* **Problem requirements**: From the listing that follows, extract every line and set it down unaltered.

* **Material**:
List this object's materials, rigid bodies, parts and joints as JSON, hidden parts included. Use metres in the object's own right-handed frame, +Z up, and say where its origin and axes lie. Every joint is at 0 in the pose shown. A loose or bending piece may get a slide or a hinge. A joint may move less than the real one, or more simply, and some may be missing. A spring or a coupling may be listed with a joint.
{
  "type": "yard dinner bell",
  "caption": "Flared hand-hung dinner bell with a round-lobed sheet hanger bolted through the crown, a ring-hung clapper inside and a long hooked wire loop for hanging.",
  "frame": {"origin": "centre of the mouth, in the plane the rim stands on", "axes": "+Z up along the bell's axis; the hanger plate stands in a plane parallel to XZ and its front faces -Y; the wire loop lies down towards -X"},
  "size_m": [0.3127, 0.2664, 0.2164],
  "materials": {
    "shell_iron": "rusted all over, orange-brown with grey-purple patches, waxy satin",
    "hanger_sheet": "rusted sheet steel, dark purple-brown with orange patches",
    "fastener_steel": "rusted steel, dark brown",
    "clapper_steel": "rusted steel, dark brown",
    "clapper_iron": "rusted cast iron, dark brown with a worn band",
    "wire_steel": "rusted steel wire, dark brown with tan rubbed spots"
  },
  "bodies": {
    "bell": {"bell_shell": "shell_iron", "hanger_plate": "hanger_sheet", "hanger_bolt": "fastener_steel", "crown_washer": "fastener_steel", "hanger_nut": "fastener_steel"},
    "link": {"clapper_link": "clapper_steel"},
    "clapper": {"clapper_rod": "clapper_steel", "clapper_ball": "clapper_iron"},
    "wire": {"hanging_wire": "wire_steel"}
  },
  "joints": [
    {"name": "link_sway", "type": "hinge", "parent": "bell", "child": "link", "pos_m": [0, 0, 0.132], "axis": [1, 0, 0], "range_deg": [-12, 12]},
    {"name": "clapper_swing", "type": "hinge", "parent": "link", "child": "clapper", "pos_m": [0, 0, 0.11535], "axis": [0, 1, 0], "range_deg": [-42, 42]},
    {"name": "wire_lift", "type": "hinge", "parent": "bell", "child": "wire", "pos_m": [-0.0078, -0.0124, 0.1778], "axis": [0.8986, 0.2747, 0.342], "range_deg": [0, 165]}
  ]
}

* **Task output**:
List this object's materials, rigid bodies, parts and joints as JSON, hidden parts included. Use metres in the object's own right-handed frame, +Z up, and say where its origin and axes lie. Every joint is at 0 in the pose shown. A loose or bending piece may get a slide or a hinge. A joint may move less than the real one, or more simply, and some may be missing. A spring or a coupling may be listed with a joint.
{
  "type": "yard dinner bell",
  "caption": "Flared hand-hung dinner bell with a round-lobed sheet hanger bolted through the crown, a ring-hung clapper inside and a long hooked wire loop for hanging.",
  "frame": {"origin": "centre of the mouth, in the plane the rim stands on", "axes": "+Z up along the bell's axis; the hanger plate stands in a plane parallel to XZ and its front faces -Y; the wire loop lies down towards -X"},
  "size_m": [0.3127, 0.2664, 0.2164],
  "materials": {
    "shell_iron": "rusted all over, orange-brown with grey-purple patches, waxy satin",
    "hanger_sheet": "rusted sheet steel, dark purple-brown with orange patches",
    "fastener_steel": "rusted steel, dark brown",
    "clapper_steel": "rusted steel, dark brown",
    "clapper_iron": "rusted cast iron, dark brown with a worn band",
    "wire_steel": "rusted steel wire, dark brown with tan rubbed spots"
  },
  "bodies": {
    "bell": {"bell_shell": "shell_iron", "hanger_plate": "hanger_sheet", "hanger_bolt": "fastener_steel", "crown_washer": "fastener_steel", "hanger_nut": "fastener_steel"},
    "link": {"clapper_link": "clapper_steel"},
    "clapper": {"clapper_rod": "clapper_steel", "clapper_ball": "clapper_iron"},
    "wire": {"hanging_wire": "wire_steel"}
  },
  "joints": [
    {"name": "link_sway", "type": "hinge", "parent": "bell", "child": "link", "pos_m": [0, 0, 0.132], "axis": [1, 0, 0], "range_deg": [-12, 12]},
    {"name": "clapper_swing", "type": "hinge", "parent": "link", "child": "clapper", "pos_m": [0, 0, 0.11535], "axis": [0, 1, 0], "range_deg": [-42, 42]},
    {"name": "wire_lift", "type": "hinge", "parent": "bell", "child": "wire", "pos_m": [-0.0078, -0.0124, 0.1778], "axis": [0.8986, 0.2747, 0.342], "range_deg": [0, 165]}
  ]
}